Particularly when the report admits that 'The 870 million people using Facebook via their smartphones each month could explain the drop in Google searches – those looking to log on are no longer doing so by typing the word Facebook into Google.'

So that's 870 million from what Facebook report as a 1.2 billion monthly active user base, ie roughly 75%ish of users discounted from the off.

Secondly, read into the body of the article the claim is slightly less sensational 'Princeton forecast says it will lose 80% of its peak user base within the next three years'.

So, even if that prediction were to be true, dropping science on it a few rules come into play…

Retention double jeopardy:
All brands drop some users and the loss is proportionate to their market share (so big brands (i.e. Facebook) will certainly lose more but it’s a smaller proportion of their base.

Pareto law redux 60/20:
A bit more than half of Facebook's usage will come from the top 20% of users (peak user base) – the rest come from the bottom 80% therefore a drop of 80% peak user base is not a massive number, and will be balanced by….

Natural monopoly law:
Brands with more market share will continue to attract a greater proportion of light users.

And finally…

The law of buyer moderation:
Heavy users use less in the period after they were classified as heavy users and thus the flip may also probably be true of light users, they will use a bit more (i.e. regression to the mean) and some will become heavy users.

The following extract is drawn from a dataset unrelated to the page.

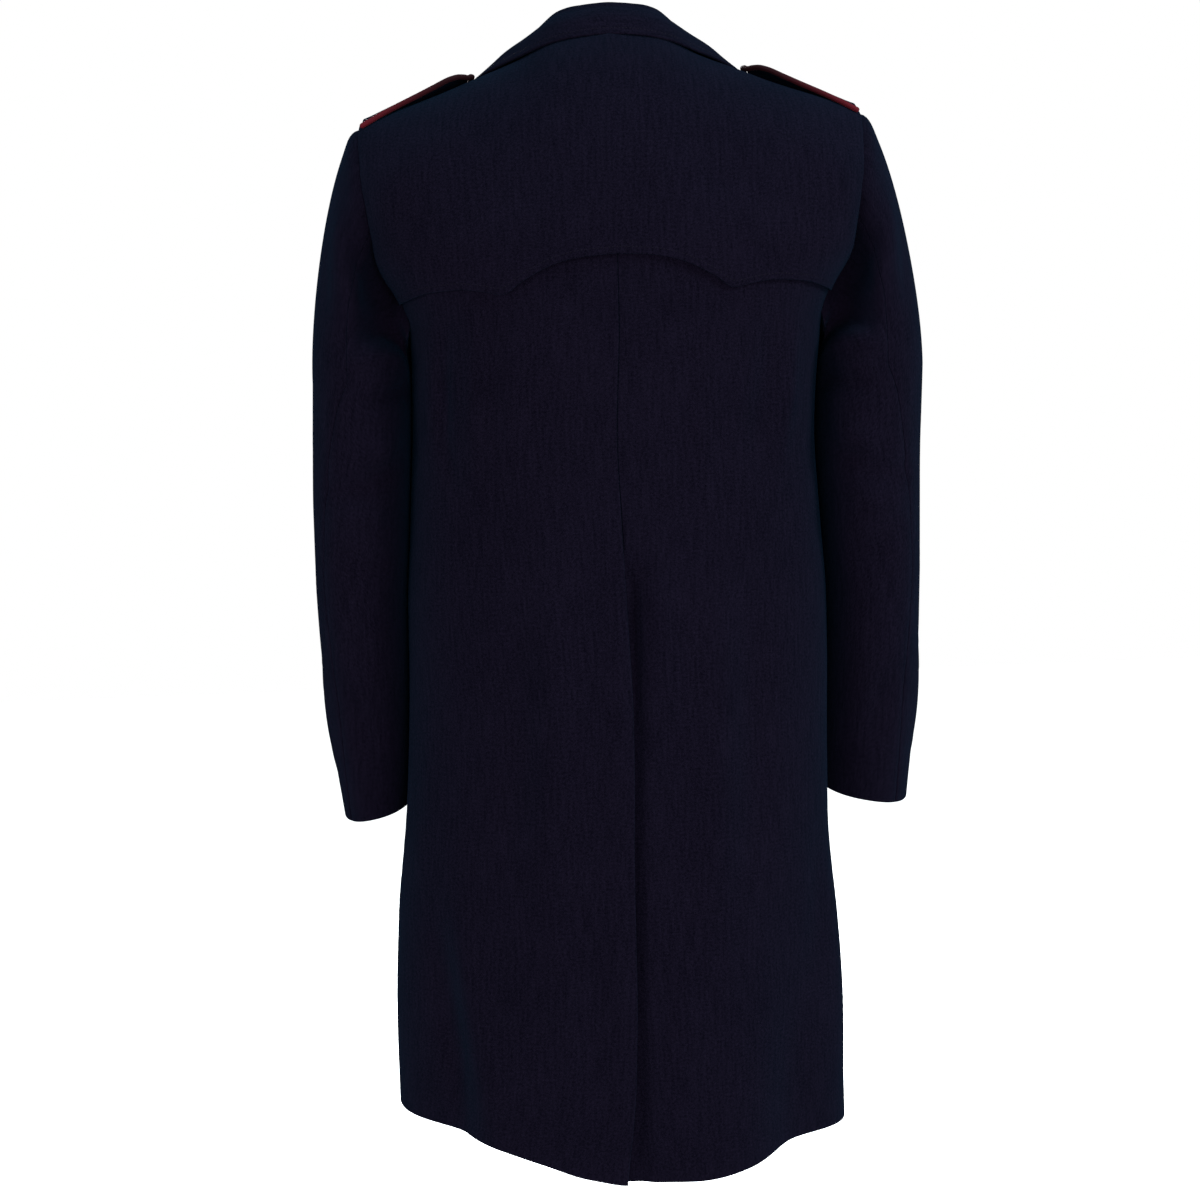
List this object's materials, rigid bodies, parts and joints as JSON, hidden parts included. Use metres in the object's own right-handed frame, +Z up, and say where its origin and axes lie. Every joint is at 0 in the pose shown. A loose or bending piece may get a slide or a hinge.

So, will Facebook be over in 2017?

Based on the data we have today, and barring any unexpected or random events in the near future that we can't possibly predict.

No.

**UPDATE**

Facebook's own data scientists have published their own humorous rebuttal which includes this observation:

'In keeping with the scientific principle "correlation equals causation," our research unequivocally demonstrated that Princeton may be in danger of disappearing entirely.'

thanks Phil Sheard and Ciarán Norris for the heads up.